An unexpected outcome of the HEU’s successful resistance was the growth in union membership during the COVID crisis. As HEU spokesperson Old noted, “we organized a lot of unorganized care workers during the pandemic. Sites of the deadliest outbreaks, Lynn Valley and Langley Lodge, had been union members a long time ago, but they had been contracted out and lost their union. They rejoined after 20 years out, during the pandemic”.

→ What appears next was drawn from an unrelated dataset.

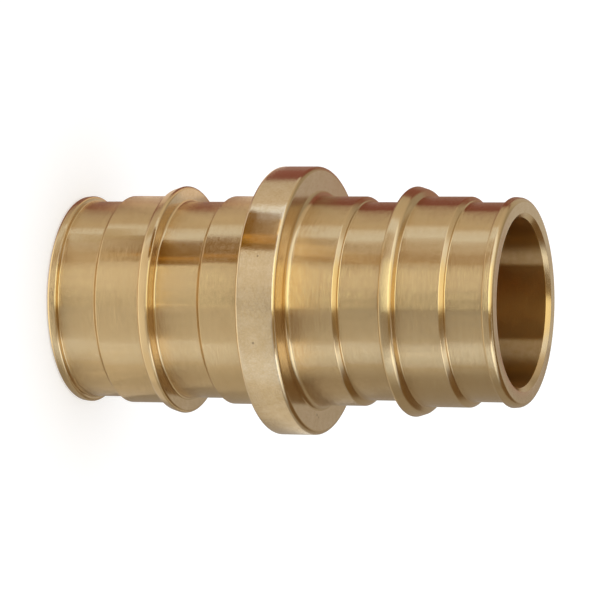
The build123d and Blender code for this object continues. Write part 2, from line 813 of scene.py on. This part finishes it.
# %% A ring of panels as a colour ramp
soft_edge = 0.6


def panel_ramp(tree, round_part, panels):
    """A colour ramp round the part, with a soft edge between one panel and the next."""
    stops = []
    for start, end, first, last, tint in panels:
        stops.append(((start + soft_edge + 180) / 360, [first * part for part in tint]))
        stops.append(((end - soft_edge + 180) / 360, [last * part for part in tint]))
    return tree.add("ShaderNodeValToRGB", {"stops": stops}, {"Fac": round_part})


print(f"panel edges: {2 * soft_edge:.1f} degrees wide")

# %% The world: the three rings, light from straight below, and plain white for all but the metal
world = bpy.data.worlds.new("studio")
bpy.context.scene.world = world
tree = Tree(world)
x, y, up = tree.apart(tree.add("ShaderNodeTexCoord", output="Generated"))
round_part = tree.math("ARCTAN2", 0 - x, 0 - y) / math.tau + 0.5
low_ring = panel_ramp(tree, round_part, low_panels)
middle_ring = panel_ramp(tree, round_part, middle_panels)
top_ring = panel_ramp(tree, round_part, top_panels)

# Where one height gives way to the next, as sines of the angle over or under the horizon
low_to_middle = (0.3, 0.34)
middle_to_top = (0.65, 0.85)
low_to_below = (0.72, 0.94)
straight_below = (1.4, 1.38, 1.35)
with_below = tree.blend((0 - up).ramp_up(*low_to_below), low_ring, solid(straight_below))
with_middle = tree.blend(up.ramp_up(*low_to_middle), with_below, middle_ring)
all_heights = tree.blend(up.ramp_up(*middle_to_top), with_middle, top_ring)

seen_in_metal = tree.add("ShaderNodeLightPath", output="Is Glossy Ray")
panels = tree.add("ShaderNodeBackground", inputs={"Color": all_heights, "Strength": 1})
plain = tree.add("ShaderNodeBackground", inputs={"Color": (1, 1, 1, 1), "Strength": 1})
either = tree.add("ShaderNodeMixShader", inputs={0: seen_in_metal, 1: plain, 2: panels})
tree.add("ShaderNodeOutputWorld", inputs={"Surface": either})
print(f"studio ready: {len(tree.nodes)} nodes")

# %% [markdown]
# Cards that only the metal sees
#
# In the photo some streaks belong to some heights only: a brown one with an orange line lies on the
# collar's rim and on the bands to its left, and fades on the others. That is how the reflection of a small
# thing close to the part looks. Painting it on the brass would be simpler, but it would then stay in place
# when the part is seen from another side. So each is a card here, a strip of sheet bent round the axis,
# which glows evenly and is seen by mirrored rays alone.
#
# A card is made like the coupling: a point, extruded once to a straight edge, and spun part of the way
# round. Where it has to stand follows from the mirror rule: the ray leaves the brass downwards by 20
# degrees, so a card stands lower than the band it shows on, by a third of its distance to it. The turning
# marks spread its reflection, so a streak fades out along the axis and keeps its sharp long edges.

# %% How a sheet is bent round the axis
sheet_steps = 48


def point_at(way, reach, height):
    """A place from its direction in degrees, its distance from the axis and its height."""
    return Vector((-reach * math.sin(math.radians(way)), -reach * math.cos(math.radians(way)), height))


def spun_sheet(name, first_way, last_way, start, finish):
    """A sheet swept round the axis from a straight edge, given as two pairs of reach and height."""
    here, there = point_at(first_way, *start), point_at(first_way, *finish)
    sheet = start_point(name, here)
    bpy.ops.mesh.extrude_region_move(TRANSFORM_OT_translate={"value": there - here})
    bpy.ops.mesh.select_all(action="SELECT")
    sweep = math.radians(last_way - first_way)
    bpy.ops.mesh.spin(steps=sheet_steps, angle=sweep, center=(0, 0, 0), axis=(0, 0, 1))
    bpy.ops.object.mode_set(mode="OBJECT")
    for kind in ("camera", "diffuse", "transmission", "volume_scatter", "shadow"):
        setattr(sheet, "visible_" + kind, False)
    print(f"{name}: {len(sheet.data.polygons)} faces")
    return sheet


def glowing_sheet(name, colour, cover):
    """A flat glow that covers what lies behind it in part, by a number or by a function of its tree."""
    look = bpy.data.materials.new(name)
    tree = Tree(look)
    cover = cover(tree) if callable(cover) else cover
    glow = tree.add("ShaderNodeEmission", inputs={"Color": solid(colour), "Strength": 1})
    clear = tree.add("ShaderNodeBsdfTransparent")
    sheet = tree.add("ShaderNodeMixShader", inputs={0: cover, 1: clear, 2: glow})
    tree.add("ShaderNodeOutputMaterial", inputs={"Surface": sheet})
    return look


print(f"a sheet is bent in {sheet_steps} steps")

# %% Where the cards stand
near_reach = 0.020
far_reach = 0.033
lowest_reach = 0.016
reaches = [round(reach / mm) for reach in (lowest_reach, near_reach, far_reach)]
print("cards stand", reaches, "mm from the axis")

# %% A brown card with an orange line, near for the lower spigot and further out for the rim
brown_look = glowing_sheet("brown_card", (0.24, 0.12, 0.016), 0.98)
orange_look = glowing_sheet("orange_card", (0.55, 0.29, 0.05), 0.98)

# Each strip: its name, where it starts and ends in degrees, its distance from the axis, its lower and
# upper edge, and its colour
card_strips = [
    ("near_card_below", 29.0, 33.5, near_reach, 0.009, 0.0235, brown_look),
    ("near_card_line", 33.5, 36.0, near_reach, 0.009, 0.0235, orange_look),
    ("near_card_above", 36.0, 52.5, near_reach, 0.009, 0.0235, brown_look),
    ("far_card_below", 33.2, 38.0, far_reach, 0.0175, 0.0225, brown_look),
    ("far_card_line", 38.0, 45.0, far_reach, 0.0175, 0.0225, orange_look),
    ("far_card_above", 45.0, 62.5, far_reach, 0.0175, 0.0225, brown_look),
]
for name, first_way, last_way, reach, low_edge, high_edge, look in card_strips:
    strip = spun_sheet(name, first_way, last_way, (reach, low_edge), (reach, high_edge))
    strip.data.materials.append(look)

# %% A low pale card, seen by the collar's rim
pale_card = spun_sheet("pale_card", -140, 33.2, (far_reach, 0.0182), (far_reach, 0.0225))
pale_card.data.materials.append(glowing_sheet("pale_card", (0.90, 0.86, 0.78), 0.9))

# %% Two low pink cards on the far side, seen by the bands of the lower spigot
pink_look = glowing_sheet("pink_card", (0.86, 0.72, 0.60), 0.9)
pink_cards = [("pink_card_low", 0.0015, 0.0075), ("pink_card_high", 0.0150, 0.0213)]
for name, low_edge, high_edge in pink_cards:
    pink_card = spun_sheet(name, 92, 140, (near_reach, low_edge), (near_reach, high_edge))
    pink_card.data.materials.append(pink_look)

# %% A pale card beside the first band of the upper spigot, and one behind the upper mouth
side_card = spun_sheet("side_card", 35, 45, (near_reach, 0.0278), (near_reach, 0.0313))
side_card.data.materials.append(glowing_sheet("side_card", (1.1, 0.92, 0.64), 0.9))
mouth_card = spun_sheet("mouth_card", 100, 195, (near_reach, 0.0532), (near_reach, 0.0615))
mouth_card.data.materials.append(glowing_sheet("mouth_card", (0.54, 0.50, 0.44), 0.95))

# %% A small olive card, seen by the lowest band and neck
olive_card = spun_sheet("olive_card", 45, 53.5, (lowest_reach, 0.0005), (lowest_reach, 0.0095))
olive_card.data.materials.append(glowing_sheet("olive_card", (0.55, 0.44, 0.27), 0.7))

# %% Faint cards, each seen by one or two bands
dim = (0.12, 0.11, 0.10)
bright = (1.1, 1.04, 1.0)
bright_tan = (1.05, 0.98, 0.86)

# Each card: its name, where it starts and ends, its lower and upper edge, its colour and its cover
faint_cards = [
    ("dim_card_low", -3.5, 26, 0.0158, 0.0217, dim, 0.27),
    ("dim_card_high", -39.7, -6, 0.0397, 0.0496, dim, 0.15),
    ("bright_card_low", -10.7, 28.9, 0.0098, 0.0155, bright, 0.28),
    ("bright_card_high", -10.6, 26, 0.0279, 0.0321, bright, 0.28),
    ("bright_card_behind", 70, 92, 0.0150, 0.0213, bright_tan, 0.3),
]
for name, first_way, last_way, low_edge, high_edge, colour, cover in faint_cards:
    faint_card = spun_sheet(name, first_way, last_way, (near_reach, low_edge), (near_reach, high_edge))
    faint_card.data.materials.append(glowing_sheet(name, colour, cover))

# %% A sheet of paper lying in front, which covers more near the part
paper_tint = (0.96, 0.90, 0.80)


def paper_cover(tree):
    """A good half covered at the part, and nothing from 120 mm outwards."""
    x, y, _ = place_on_part(tree)
    return 0.55 * (1 - tree.math("SQRT", x * x + y * y).ramp_up(10, 120))


paper_sheet = spun_sheet("paper_sheet", -114, 42, (lowest_reach, 0.0002), (0.12, 0.0002))
paper_sheet.data.materials.append(glowing_sheet("white_sheet", paper_tint, paper_cover))

# %% A second sheet over its left part, seen by the lowest neck
left_sheet = spun_sheet("left_sheet", -80, -46, (lowest_reach, 0.0004), (0.025, 0.0004))
left_sheet.data.materials.append(glowing_sheet("left_sheet", paper_tint, 0.75))

# %% [markdown]
# Camera
#
# The photo looks down on the part by about 20 degrees with a long lens from a good half metre away, and
# the picture is turned on its side, so that the coupling seems to lie. The camera's three directions are
# worked out first: forward along the view, right and down in the picture. They go into its matrix as
# columns. A Track To constraint could aim it as well, but not roll it on its side.

# %% The camera of the photo
elevation = math.radians(20.336)
lean = math.radians(0.534)
distance = 0.5776
aim_right = 0.000176
aim_down = 0.000064

forward = Vector((0, math.cos(elevation), -math.sin(elevation)))
steep = Vector((0, math.sin(elevation), math.cos(elevation)))
side = Vector((-1, 0, 0))
right = math.cos(lean) * steep + math.sin(lean) * side
down = math.sin(lean) * steep - math.cos(lean) * side
collar_centre = Vector((0, 0, middle))

bpy.ops.object.select_all(action="DESELECT")
bpy.ops.object.camera_add()
camera = bpy.context.object
camera.name = "camera"
camera.data.lens = 300
camera.data.sensor_width = 36
stand = collar_centre - distance * forward - aim_right * right - aim_down * down
turned_to = Matrix((right, -down, -forward)).transposed()
camera.matrix_world = Matrix.Translation(stand) @ turned_to.to_4x4()
bpy.context.scene.camera = camera
bpy.context.scene.view_settings.view_transform = "Standard"
print(f"camera stands at {stand.x:.3f}, {stand.y:.3f}, {stand.z:.3f}")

In 2001, a right-wing government introduced Bill 29 which completely violated collective agreements by firing 10,000 health care team workers from their public sector jobs. Workers were given the chance to apply for their contracted-out and privatised jobs, and only a portion were rehired as the private companies slashed wages and benefits, and cut jobs to increase their profit margins. The unions, impacted by ‘the largest mass firing of women in Canada’, took the government to the International Labour Organization (ILO) who naturally strongly condemned the government. The unions also went all the way to the Supreme Court of Canada who ruled that the government had violated Section 2(d) of the Canadian Charter of Rights and Freedoms that guarantees the right of employees to meaningfully associate in the pursuit of collective workplace goals, including the right to collective bargaining. This formal reassertion of the right to collective bargaining from the highest court in the land was an important reminder to all employers, and added fuel to the fire for the HEU in terms of continuing the unwavering, long-term strategy to bring its members back into the public sector.

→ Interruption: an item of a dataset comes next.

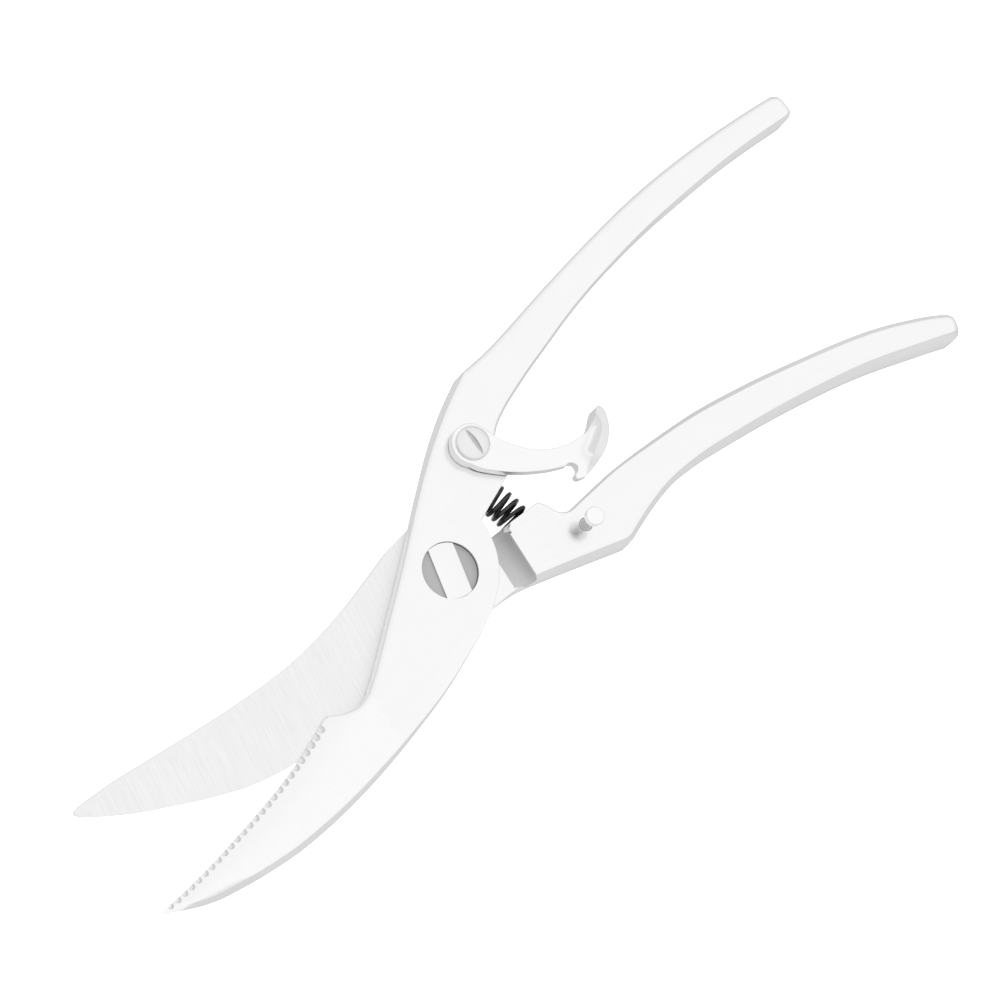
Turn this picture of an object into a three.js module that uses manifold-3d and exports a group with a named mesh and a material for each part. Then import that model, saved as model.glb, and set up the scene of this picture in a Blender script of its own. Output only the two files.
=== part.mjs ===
// Poultry shears, drawn open, with the catch released.
//
// Frame (mm): the shears lie flat on z = 0. +Z points up, away from the surface they lie on, +X runs from
// the pivot to the handle ends, and +Y points to the front half's handle. The origin is on the pivot's axis,
// at the rear face of the pivot nut. The halves meet at mid height: the front half's blade is the upper
// one, the rear half's blade the lower one.

import * as THREE from 'three';
import { mergeVertices } from 'three/addons/utils/BufferGeometryUtils.js';
import Module from 'manifold-3d';

// ---------------------------------------------------------------- driving dimensions (mm)

const HANDLE_THICKNESS = 9.6;        // full thickness of both handles
const PLATE_THICKNESS = 4.7;         // joint plate and blade root of each half
const HANDLE_EDGE_ROUNDING = 1.4;    // rounded long edges of the handles
const SPINE_CHAMFER = 1.6;           // on the outer face of each blade's back
const RELIEF_FILLET_RADIUS = 4;      // concave fillet between joint plate and handle root

const PIVOT_HEAD_RADIUS = 6.55;
const PIVOT_HEAD_THICKNESS = 2.05;
const PIVOT_HEAD_SINK = 0.3;         // the head lies this far below the front face
const PIVOT_SHANK_RADIUS = 4;
const PIVOT_THREAD_RADIUS = 2.6;
const PIVOT_BAR_WIDTH = 6.2;         // raised bar between the two spanner pits
const PIVOT_PIT_DEPTH = 0.5;
const PIVOT_BAR_ANGLE = 70;          // degrees from +X, of the bar on the front
const PIVOT_NUT_RADIUS = 6.5;
const PIVOT_NUT_THICKNESS = 2;
const PIVOT_NUT_FLOOR = 0.8;         // steel under the nut's blind thread
const NUT_PIT_DEPTH = 0.5;
const NUT_RECESS_Z = 2.9;            // depth of the recess for nut and disc spring
const DISC_SPRING_THICKNESS = 0.35;
const RUNNING_CLEARANCE = 0.1;       // round everything that turns
const HOLE_END_CLEARANCE = 0.3;      // under the foot of a screw, stud or bolt

const SPRING_ARC_RADIUS = 22.4;      // the spring's centre line is an arc round the pivot
const SPRING_COIL_RADIUS = 3.42;     // to the middle of the wire
const SPRING_WIRE_RADIUS = 0.5;
const SPRING_TURNS = 9;
const SPRING_WIRE_SIDES = 6;
const SPRING_STEPS_PER_TURN = 12;
const SPRING_START_ANGLE = -14;      // degrees, in the rear half's bore
const SPRING_END_ANGLE = 30;         // degrees, in the front half's bore
const SPRING_BORE_RADIUS = 4.25;
const SPRING_REAR_MOUTH_ANGLE = -1;
const SPRING_FRONT_MOUTH_ANGLE = 17;

const LEVER_PIVOT = new THREE.Vector2(23.1, 18.6);
const LEVER_THICKNESS = 2.6;
const LEVER_EYE_RADIUS = 4.9;
const LEVER_NOTCH_CENTRE = new THREE.Vector2(37.95, 0);
const LEVER_NOTCH_RADIUS = 1.45;
const LEVER_TAB_HEIGHT = 3.4;        // thumb tab above the lever's upper face
const LEVER_WASHER_THICKNESS = 0.4;
const LEVER_SCREW_HEAD_RADIUS = 4;
const LEVER_SCREW_SHANK_RADIUS = 1.9;
const LEVER_SCREW_FOOT_Z = 4;
const LEVER_SCREW_RIM = 0.35;        // straight side of the head, below its dome
const LEVER_SCREW_DOME = 1.15;
const LEVER_SCREW_SLOT_WIDTH = 1;
const LEVER_SCREW_SLOT_ANGLE = -5;
const LEVER_WASHER_RADIUS = 4.7;

const STUD_CENTRE = new THREE.Vector2(33, -11.6);
const STUD_HEAD_RADIUS = 2.2;
const STUD_NECK_RADIUS = 1;
const STUD_TOP = 16.2;               // above the surface that the shears lie on
const STUD_HEAD_THICKNESS = 1.6;
const STUD_HEAD_BEVEL = 0.3;
const STUD_SHANK_RADIUS = 1.5;
const STUD_FOOT_Z = 3;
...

Ending almost two decades of right-wing governments, the centre-left New Democratic Party was elected to government in 2017. The HEU was first in line to lobby the new government with strong arguments that to stabilize and improve health care overall, privatized workers had to be moved back to the public sector. One year later, the government introduced legislation rescinding Bill 29 and related laws. The event, live-streamed during a union convention, brought tears of joy to HEU members and activists. This set the stage for negotiations between the union, government and health employers that saw nearly 5,000 hospital dietary and cleaning staff repatriated by the end of 2022.

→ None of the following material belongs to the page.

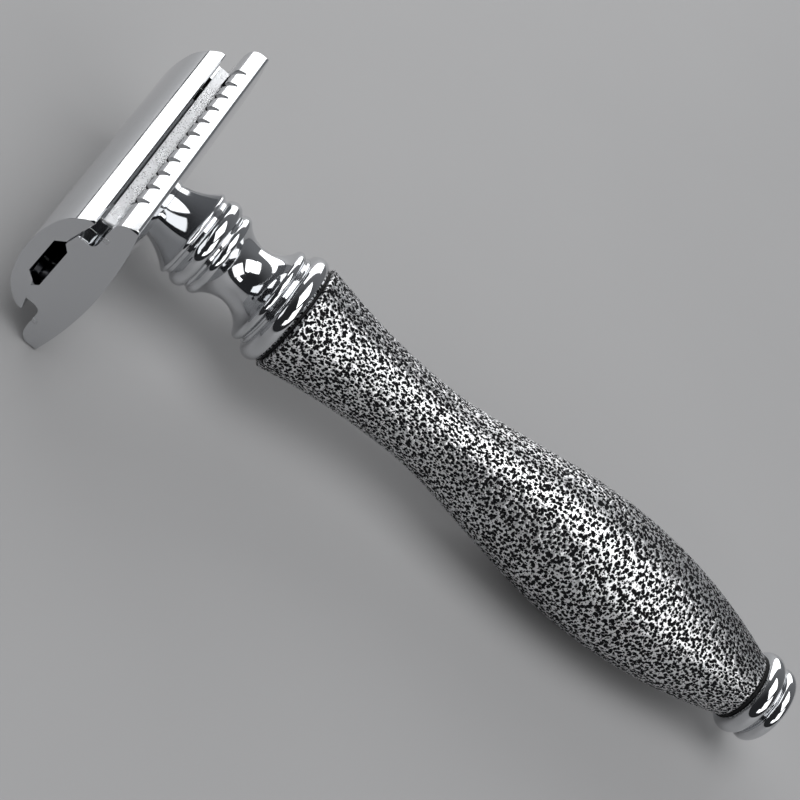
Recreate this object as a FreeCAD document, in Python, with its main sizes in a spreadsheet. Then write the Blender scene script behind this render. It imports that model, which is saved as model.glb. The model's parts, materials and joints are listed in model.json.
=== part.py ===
import FreeCAD, Part
import math
import os
import re
import Sketcher
from FreeCAD import Placement, Rotation, Vector

# Double-edge safety razor of three pieces, cap, base plate and handle, closed with no blade in it.
# It is modelled about its own axis: X runs from the head to the end knob and is 0 level with the
# tips of the safety bars, Y runs along the head, and Z runs across it. The whole razor is then
# laid down on its back bar and the belly of its grip.

# Driving dimensions in millimetres. Heights of the head are measured from the bar tips towards
# the cap, and places along the handle from the bar tips towards the knob.
DIMENSIONS = {
    # cap
    "cap_length": 40.8,
    "cap_height": 8.95,
    "crown_bend": 20.0,
    "crown_half_width": 6.0,
    "shoulder_bend": 7.5,
    "lip_half_width": 10.3,
    "lip_height": 4.5,
    "lip_edge_bend": 0.26,
    "pad_half_width": 10.05,
    "pad_height": 4.27,
    "pad_slope": 0.2217,
    "recess_half_width": 3.4,
    "recess_mouth_half_width": 4.6,
    "recess_height": 6.7,
    "cap_corner_bend": 0.6,
    "corner_clearance": 0.03,
    "cut_overrun": 1.0,
    # base plate
    "head_length": 42.0,
    "closing_gap": 0.04,
    "channel_half_width": 3.8,
    "channel_height": 4.55,
    "rail_inner_half_width": 4.8,
    "rail_outer_half_width": 7.2,
    "lug_half_width": 9.5,
    "wall_foot_half_width": 9.75,
    "trough_height": 2.45,
    "shelf_height": 3.85,
    "shelf_half_length": 15.2,
    "gutter_height": 1.7,
    "gutter_outer_half_width": 12.1,
    "lug_end": 18.5,
    "lug_bend": 0.6,
    "notch_half_width": 7.15,
    "notch_bend": 1.1,
    "cut_clearance": 0.1,
    "bar_inner_half_width": 11.5,
    "bar_crest_half_width": 12.5,
    "bar_crest_height": 2.25,
    "bar_brow_half_width": 13.72,
    "bar_brow_height": 0.95,
    "bar_brow_bend": 1.95,
    "bar_half_width": 14.0,
    "bar_tip_bend": 0.42,
    "bar_under_half_width": 13.7,
    "bar_under_depth": 0.42,
    "plate_depth": 1.9,
    "bar_corner_bend": 0.55,
    "seat_depth": 1.7,
    "seat_radius": 4.15,
    # scallops cut across both safety bars
    "scallop_count": 11,
    "scallop_pitch": 3.1,
    "scallop_floor_half_width": 0.16,
    "scallop_half_width": 1.0,
    "scallop_depth": 0.8,
    "scallop_bend": 0.95,
    "scallop_root_height": 2.1,
    "scallop_tip_height": 0.86,
    "scallop_tip_half_width": 13.74,
    "scallop_overrun": 0.2,
    # stud and locating pins
    "stud_radius": 2.45,
    "stud_end": 10.4,
    "stud_head_radius": 3.1,
    "stud_head_height": 8.3,
    "stud_head_thickness": 0.9,
    "pin_radius": 1.35,
    "pin_pitch": 25.8,
    "pin_top": 8.0,
    "pin_tip": 1.6,
    "head_hole_gap": 0.2,
    "fit_gap": 0.03,
    "thread_gap": 0.05,
    # neck
    "neck_start": 1.75,
    "neck_seat_radius": 3.95,
    "rim_edge": 0.1,
    "bead_step": 0.05,
    "upper_flare_end": 6.45,
    "upper_flare_radius": 6.32,
    "upper_flare_bend": 9.5,
    "upper_rim_end": 7.2,
    "upper_rim_radius": 6.3,
    "upper_rim_bend": 0.42,
    "upper_step_radius": 6.1,
    "bead_start": 7.75,
    "bead_end": 10.25,
    "bead_foot_radius": 6.12,
    "bead_bend": 1.42,
    "small_bead_start": 10.55,
    "small_bead_end": 12.05,
    "small_bead_radius": 5.98,
    "small_bead_bend": 0.95,
    "waist_place": 15.4,
    "neck_waist_radius": 4.43,
    "lower_flare_end": 19.2,
    "lower_flare_radius": 7.0,
    "lower_flare_bend": 4.1,
    "lower_rim_end": 20.45,
    "lower_rim_radius": 6.95,
    "lower_rim_bend": 0.7,
    "neck_end": 20.8,
    "lower_step_radius": 6.7,
    "spigot_radius": 4.05,
    "spigot_end": 27.0,
    "insert_radius": 3.2,
    "insert_start": 2.35,
    "insert_end": 11.0,
    "rod_socket_start": 15.0,
    # collar and its seal
    "collar_step_end": 21.1,
    "collar_step_radius": 7.15,
    "collar_bead_start_radius": 7.3,
    "collar_bead_end_radius": 7.75,
    "collar_bead_bend": 1.5,
    "collar_end": 23.85,
    "collar_seal_radius": 7.55,
    # grip sleeve
    "grip_start": 24.3,
    "grip_start_radius": 8.3,
    "grip_waist": 46.0,
    "grip_waist_radius": 6.05,
    "grip_waist_bend": 50.0,
    "grip_slope_degrees": 9.2,
    "grip_belly_radius": 9.95,
    "grip_belly_bend": 80.0,
    "grip_end": 107.35,
    "grip_rim_bend": 0.4,
    "grip_shoulder": 94.0,
    "grip_counterbore": 4.9,
    # inside the grip
    "liner_bore": 2.9,
    "rod_radius": 2.0,
    "rod_start": 15.2,
    "rod_end": 110.5,
    "rod_bush_end": 31.0,
    "rear_bush_nose": 90.0,
    "rear_bush_end": 97.0,
    "washer_thickness": 0.9,
    "washer_radius": 3.5,
    "washer_sweep_degrees": 352,
    "nut_thickness": 2.2,
    "nut_across_flats": 7.0,
    # end knob and its seal
    "knob_spigot_start": 102.5,
    "knob_seal_radius": 5.45,
    "knob_start": 107.8,
    "knob_foot_radius": 5.45,
    "knob_bead_end": 110.7,
    "knob_bead_bend": 1.46,
    "knob_groove_radius": 5.3,
    "knob_small_bead_start": 111.0,
    "knob_small_bead_radius": 4.85,
    "knob_end": 113.2,
    "knob_small_bead_bend": 1.12,
    "knob_tap_end": 111.2,
    "end_chamfer": 0.5,
    "ring_chamfer": 0.2,
    "seal_chamfer": 0.1,
}

LEAST_CUT = 1e-4
STEEPEST_LIE = 10.0
LIE_ACCURACY = 1e-6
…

Despite the stark challenges of the pandemic, as contracts with private companies wound down, healthcare workers were shifted back to public sector employment, often greeted by fellow workers with applause and celebration. As private sector dietary aide Catalina Samson argued when the first group of workers were repatriated, “we’re a vital part of the team, and today I feel like our work is being recognized for that. Reuniting us with the rest of the health care team is a great act of solidarity”. HEU members also responded positively as Barb Owen, Vice-Chair of her HEU local notes, “it’s such an inspiration for our members of our locals to see our colleagues gain so much. Our locals will be stronger. We’ll have more people, more energy, and more boots on the ground.”
The HEU strategies were a broad, inclusive, social justice strategy of enhancing wages and conditions while simultaneously improving care. The strategies meant that workers were able not only to fight against something but also to fight successfully for something unprecedented and new, proving that long-term activism and solidarity pay off, even during global pandemics.
Donna Baines is a Professor and the previous Director of the University of British Columbia School of Social Work.